I want to find all the roots using just algebraic manipulation and cubic formula.


My previous work: I know at most $3$ roots lie on $x=y$, and therefore I will set $P(x)=x$ and that is a cubic, which I can solve.

But I don't know how to get the remaining $6$ roots within the constraints of the problem. Can someone help me?

Best Answer

[tl;dr] $\;$ The resulting sextic is solvable, but the calculations are extremely laborious, so for all practical purposes the answer would be to solve it numerically.

Let the general depressed cubic be $P(x) = x^3 + a x + b$ then the period-$2$ periodic points of $P$ other than the fixed points are the roots of the sextic:

$$ \frac{P\left(P(x)\right) - x}{P(x) - x} = x^6 + (2 a + 1) x^4 + 2 b x^3 + (a^2 + a + 1) x^2 + (2 a + 1) b x + a + b^2 + 1 $$

The Tschirnhaus transformation $\,z = x^3 + (a - 1) x + b\,$ reduces it to the cubic in $t = z^2\,$:

$$ t^3 + 6 a \,t^2 + 3 (3 a^2 - 4 a - 4) \,t + 4 a^3 - 12 a^2 + 27 b^2 + 16 $$

It follows that the original sextic is solvable.

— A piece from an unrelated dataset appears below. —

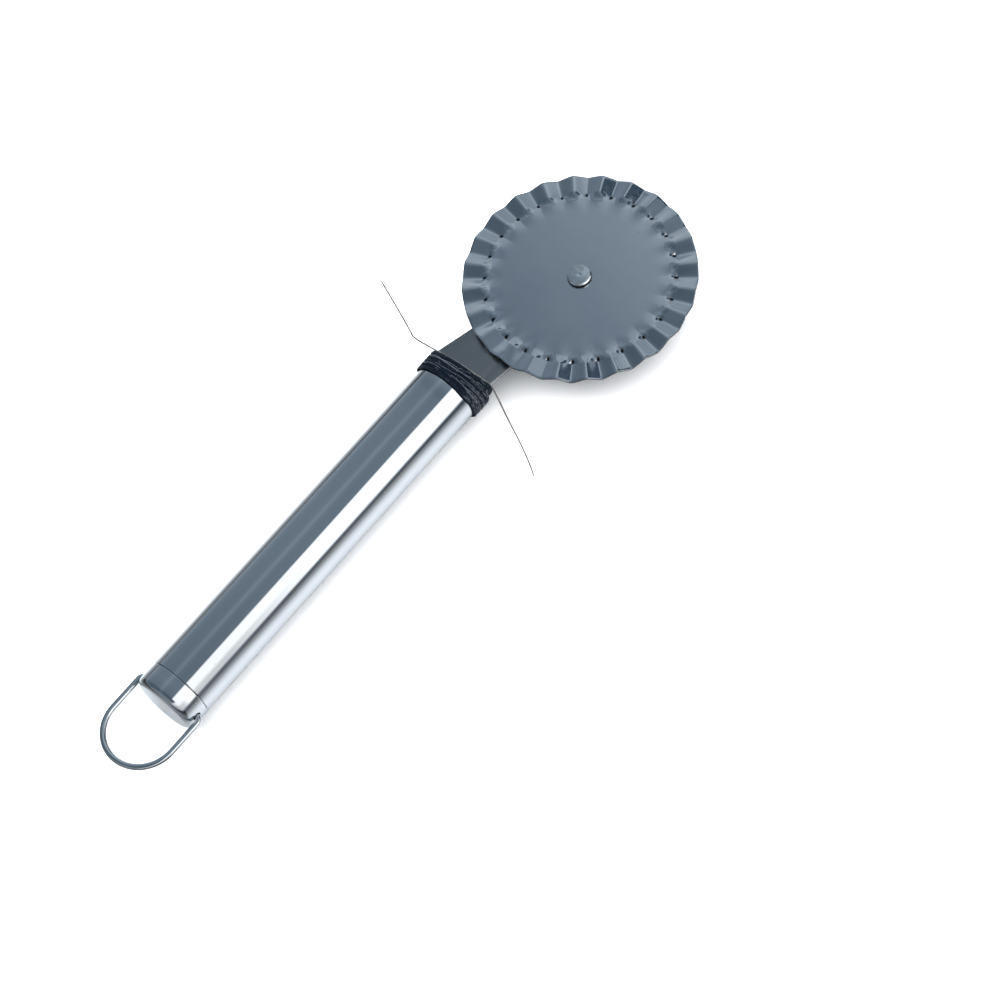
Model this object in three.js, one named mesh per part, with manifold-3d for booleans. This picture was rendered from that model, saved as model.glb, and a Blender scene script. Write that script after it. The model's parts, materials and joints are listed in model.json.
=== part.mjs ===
// Pastry cutter wheel: a fluted steel disc that spins on a rivet at the end of a flat steel arm.
// The arm's tang is held in a polished tube handle, whose neck is bound with black cord.
// Millimetres. X runs along the handle towards the wheel, +Z is the side of the rivet's head.
// The origin is the centre of the flat end face of the handle.
import * as THREE from 'three';
import { mergeVertices } from 'three/addons/utils/BufferGeometryUtils.js';
import Module from 'manifold-3d';

const wasm = await Module();
wasm.setup();

// Handle
const TUBE_RADIUS = 9.5;
const TUBE_WALL = 0.6;
const TUBE_START = 7.1;
const MOUTH = 122;
const FIT_GAP = 0.3;

// Tail cap and hanging loop
const CAP_LENGTH = 7;
const CAP_EDGE = 2;
const CAP_SPIGOT_DEPTH = 12;
const CAP_SPIGOT_WALL = 1.2;
const CAP_END_THICKNESS = 5.6;
const LOOP_WIRE_RADIUS = 0.9;
const LOOP_PIVOT = 3.5;
const LOOP_HALF_WIDTH = TUBE_RADIUS + FIT_GAP + LOOP_WIRE_RADIUS;
const LOOP_STRAIGHT = 8;
const LOOP_CORNER = 1.6;
const LOOP_HOOK_END = 6.9;
const LOOP_HOLE_DEPTH = 3;

// Arm
const ARM_THICKNESS = 1.5;
const ARM_START = 122.4;
const ARM_BASE_TOP = 11.4;
const ARM_BASE_BOTTOM = -8.2;
const ARM_TOP_CORNER = 2.6;
const ARM_BOTTOM_CORNER = 1.5;
const ARM_END_RADIUS = 6.4;
const TANG_WIDTH = 12;
const TANG_LENGTH = 34;

// Wheel and its axle
const HUB = new THREE.Vector2(165, -8.2);
const WHEEL_RADIUS = 33;
const WHEEL_SHEET = 0.5;
const WHEEL_HEIGHT = 2.75;
const FLUTES = 24;
const FLUTE_DEPTH = 1.5;
const FLUTE_START = 25.4;
const FLUTE_FULL = 27.4;
const FLUTE_SHARPNESS = 0.97;
const FLUTE_PHASE = THREE.MathUtils.degToRad(12.8);
const PIN_RADIUS = 1.6;
const RUNNING_CLEARANCE = 0.09;
const STACK_GAP = 0.1;
const RIVET_HEAD_RADIUS = 3.4;
const RIVET_HEAD_HEIGHT = 1.2;
const RIVET_TAIL_RADIUS = 3;
const RIVET_TAIL_HEIGHT = 1.2;
const REAR_WASHER_RADIUS = 4.2;
const REAR_WASHER_THICKNESS = 0.8;
const SPACER_RADIUS = 4.5;

// Cord winding on the neck
const CORD_RADIUS = 0.42;
const CORD_PITCH = 1.35;
const CORD_TURNS = 4.27;
const CORD_GAP = 0.1;
const CORD_START = HUB.x - 48.75;
const CORD_LAST_RISE = 1.4;

// Tie wire across the neck
const WIRE_RADIUS = 0.24;
const WIRE_HEIGHT = ARM_THICKNESS / 2 + FIT_GAP + WIRE_RADIUS;

const STEEL = { color: 0xb9c0c6, roughness: 0.18, metalness: 1 };
const MATT_STEEL = { color: 0x6f777d, roughness: 0.4, metalness: 1 };
const BLACK_CORD = { color: 0x1a1e26, roughness: 0.9, metalness: 0 };
const BLACK_PLASTIC = { color: 0x202225, roughness: 0.5, metalness: 0 };
const WIRE_STEEL = { color: 0x5f605a, roughness: 0.45, metalness: 1 };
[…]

It would be technically possible to solve the latter cubic, then for each of the three $t$ roots calculate the corresponding $z = \pm t^{1/2}$ and solve each of the six Tschirnhaus cubics. That would give $18$ potential $x$ roots for the original sextic, out of which the $6$ actual roots would need to be identified and retained. Or, once established that the sextic is in fact solvable, follow the reference quoted on wikipedia's page on sextics T. R. Hagedorn, General formulas for solving solvable sextic equations, J. Algebra 233 (2000), 704-757, to the tune of 54 loaded pages. Either way, the exact calculations are very heavy, so numerical root-finding would be preferred in practical applications.

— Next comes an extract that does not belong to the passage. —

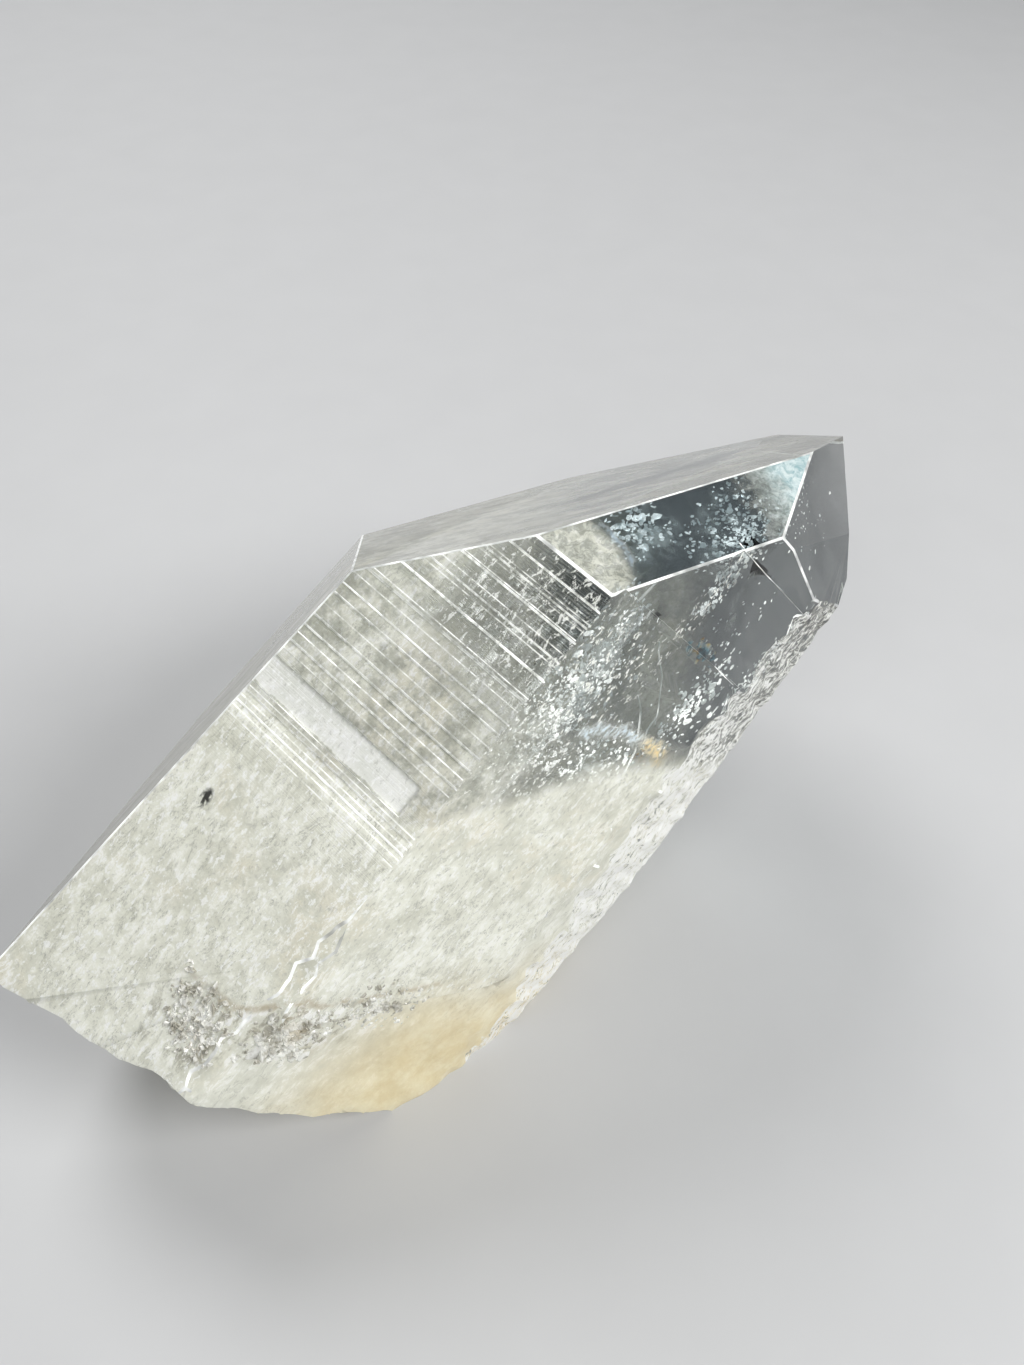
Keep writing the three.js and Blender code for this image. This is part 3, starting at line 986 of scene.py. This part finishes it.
def scatter(name, clusters, skin, material, seed):
    """Fills clusters inside the crystal with small flakes, most of them along its axis."""
    chance = random.Random(seed)
    shapes = [flake_shape(number) for number in range(5)]
    pieces = []
    for face, across, up, depth, count, size in clusters:
        for _ in range(count):
            spot = (chance.triangular(*across), chance.triangular(*up), chance.uniform(*depth))
            place = on_face(face, *spot)
            wobble = Euler((chance.gauss(0, 0.5), chance.gauss(0, 0.35), chance.gauss(0, 0.5)))
            length = size * chance.lognormvariate(0, 0.35)
            narrow = chance.uniform(0.35, 0.9)
            shape = chance.choice(shapes)
            if is_inside(skin, place, length * 0.6 * MM):
                stretch = Matrix.Diagonal((length, length * narrow, length, 1))
                pieces.append(placed_copy(shape, turned_to(face, place, wobble) @ stretch))
    return joined(name, pieces, material)


def lay_shards(name, clusters, skin, material, seed):
    """Covers parts of the crystal's skin with small blunt shards, half sunk in it."""
    chance = random.Random(seed)
    shapes = [flake_shape(number) for number in range(20, 25)]
    pieces = []
    for face, across, up, count, size in clusters:
        for _ in range(count):
            spot = on_face(face, chance.triangular(*across), chance.triangular(*up))
            place, normal, _, _ = skin.find_nearest(spot)
            wobble = Euler((chance.gauss(0, 0.35), chance.gauss(0, 0.25), chance.gauss(0, 0.7)))
            length = size * chance.lognormvariate(0, 0.35)
            stretch = Matrix.Diagonal((length, length * chance.uniform(0.35, 0.8), length * 3.0, 1))
            sunk = place - normal * (0.16 * length * MM)
            turn = turned_to(face, sunk, wobble) @ stretch
            pieces.append(placed_copy(chance.choice(shapes), turn))
    return joined(name, pieces, material)


def crack_sheet(face, points, depth, reach):
    """A thin curved sheet that starts under a face and runs along points on it."""
    places = [on_face(face, across, up, depth) for across, up in points]
    bpy.ops.mesh.primitive_plane_add(size=MM)
    sheet = bpy.context.object
    edit(sheet)
    bpy.ops.mesh.select_all(action="SELECT")
    bpy.ops.mesh.merge(type="CENTER")
    bpy.ops.transform.translate(value=places[0])
    for start, end in zip(places, places[1:]):
        bpy.ops.mesh.extrude_region_move(TRANSFORM_OT_translate={"value": end - start})
    bpy.ops.mesh.select_all(action="SELECT")
    inward = face_axes(face)[2] * (-reach * MM)
    bpy.ops.mesh.extrude_region_move(TRANSFORM_OT_translate={"value": inward})
    merge_doubles(0.01 * MM)
    bpy.ops.mesh.subdivide(number_cuts=2, smoothness=0.6)
    bpy.ops.mesh.normals_make_consistent(inside=False)
    close_edit(sheet)
    wall = sheet.modifiers.new("wall", "SOLIDIFY")
    wall.thickness = 0.05 * MM
    apply_modifiers(sheet)
    return sheet


def veil_sheet(skin, face, across, up, depth, width, length, tilt, wave_size):
    """A thin waved sheet inside the crystal, oval and fading at its rim."""
    bpy.ops.mesh.primitive_grid_add(x_subdivisions=28, y_subdivisions=28, size=1.0)
    sheet = bpy.context.object
    lie = turned_to(face, on_face(face, across, up, depth), Euler([math.radians(a) for a in tilt]))
    sheet.data.transform(lie @ Matrix.Diagonal((length * MM, width * MM, 1, 1)))
    clouds = bpy.data.textures.new("veil waves", "CLOUDS")
    clouds.noise_scale = wave_size * MM
    waves = sheet.modifiers.new("waves", "DISPLACE")
    waves.texture = clouds
    waves.texture_coords = "LOCAL"
    waves.strength = 3.5 * MM
    apply_modifiers(sheet)
    for vertex in sheet.data.vertices:
        if not is_inside(skin, vertex.co, VEIL_ROOM):
            nearest, normal, _, _ = skin.find_nearest(vertex.co)
            vertex.co = nearest - normal * VEIL_ROOM
    wall = sheet.modifiers.new("wall", "SOLIDIFY")
    wall.thickness = 0.03 * MM
    apply_modifiers(sheet)
    return sheet


def make_floor():
    """The pale floor that the crystal rests on."""
    bpy.ops.mesh.primitive_plane_add(size=FLOOR_SIZE)
    floor = bpy.context.object
    floor.name = "floor"
    m = Material("pale floor")
    grain = m.noise(60.0, 3.0)
    colour = m.blend(grain, rgb(0.56, 0.563, 0.566), rgb(0.59, 0.593, 0.596))
    floor.data.materials.append(m.finish(m.principled({"Base Color": colour, "Roughness": 0.6})))
    floor.select_set(False)


def make_light(name, place, size, power):
    """One soft round lamp that points at the crystal."""
    data = bpy.data.lights.new(name, "AREA")
    data.shape = "DISK"
    data.size = size
    data.energy = power
    lamp = bpy.data.objects.new(name, data)
    lamp.location = place
    lamp.rotation_euler = (Vector(LAMP_AIM) - Vector(place)).to_track_quat("-Z", "Y").to_euler()
    bpy.context.scene.collection.objects.link(lamp)


def make_world():
    """The dim even light of the studio."""
    world = bpy.data.worlds.new("studio")
    world.use_nodes = True
    background = world.node_tree.nodes["Background"]
    background.inputs["Color"].default_value = rgb(0.055, 0.06, 0.065)
    background.inputs["Strength"].default_value = 1.0
    bpy.context.scene.world = world
    bpy.context.scene.view_settings.view_transform = "Standard"


def make_camera():
    """The camera, where the photograph's was."""
    data = bpy.data.cameras.new("camera")
    data.lens = CAMERA_LENS
    data.sensor_width = 36.0
    data.clip_start = 0.005
    camera = bpy.data.objects.new("camera", data)
    camera.location = CAMERA_PLACE * MM
    camera.rotation_euler = (math.radians(90 - CAMERA_DOWN), 0, 0)
    bpy.context.scene.collection.objects.link(camera)
    bpy.context.scene.camera = camera


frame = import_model()
bpy.ops.object.select_all(action="DESELECT")

make_camera()
make_world()
make_floor()
for lamp in LAMPS:
    make_light(*lamp)

crystal = make_crystal()
skin = BVHTree.FromObject(crystal, bpy.context.evaluated_depsgraph_get())
scatter("inner_flakes", FLAKE_CLUSTERS, skin, fracture_with_painted_shine(), 11)
scatter("dark_specks", DARK_SPECKS, skin, dark_speck(), 12)
joined("cracks", [crack_sheet(*crack) for crack in CRACKS], fracture_with_painted_shine())
joined("veils", [veil_sheet(skin, *veil) for veil in VEILS], inner_veil())
scatter("rainbow_fractures", RAINBOW_CLUSTERS, skin, rainbow_fracture(), 13)
lay_shards("rough_shards", SHARD_CLUSTERS, skin, crumbled_quartz(), 14)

[ EDIT ] $\;$ Finding the Tschirnhaus transformation was essentially trial and error. I thought I'd look for a bicubic (if that's what a cubic in $z^2$ can be called) and started with a depressed cubic substitution $z = x^3 + u x + v$. Canceling the $x^5$ term gave $v = b$ and canceling the $x^3$ term required $u \in \{a-1, a+1/2, a+2\}$. Out of the three choices, $u=a-1$ turned out to cancel the linear term as well.


[ EDIT #2 ] $\;$ Another Tschirnhaus transformation that settles the question of solvability even more directly is $z = x^3 + (a+1)x +b$, which reduces the sextic to (the square of) a cubic:

$$ z^3+(a+2)z-b $$

In light of the related question Irreducibility and Galois group of the 2 -periodic points of a (cubic) polynomial it may be worth noting that something similar holds true for the reduced quartic $P(x)=x^4+ax+b$. In that case $\frac{P\left(P(x)\right)-x}{P(x)-x}$ has degree $12$, and the substitution $z=P(x)+x$ reduces it to (the square of) a sextic.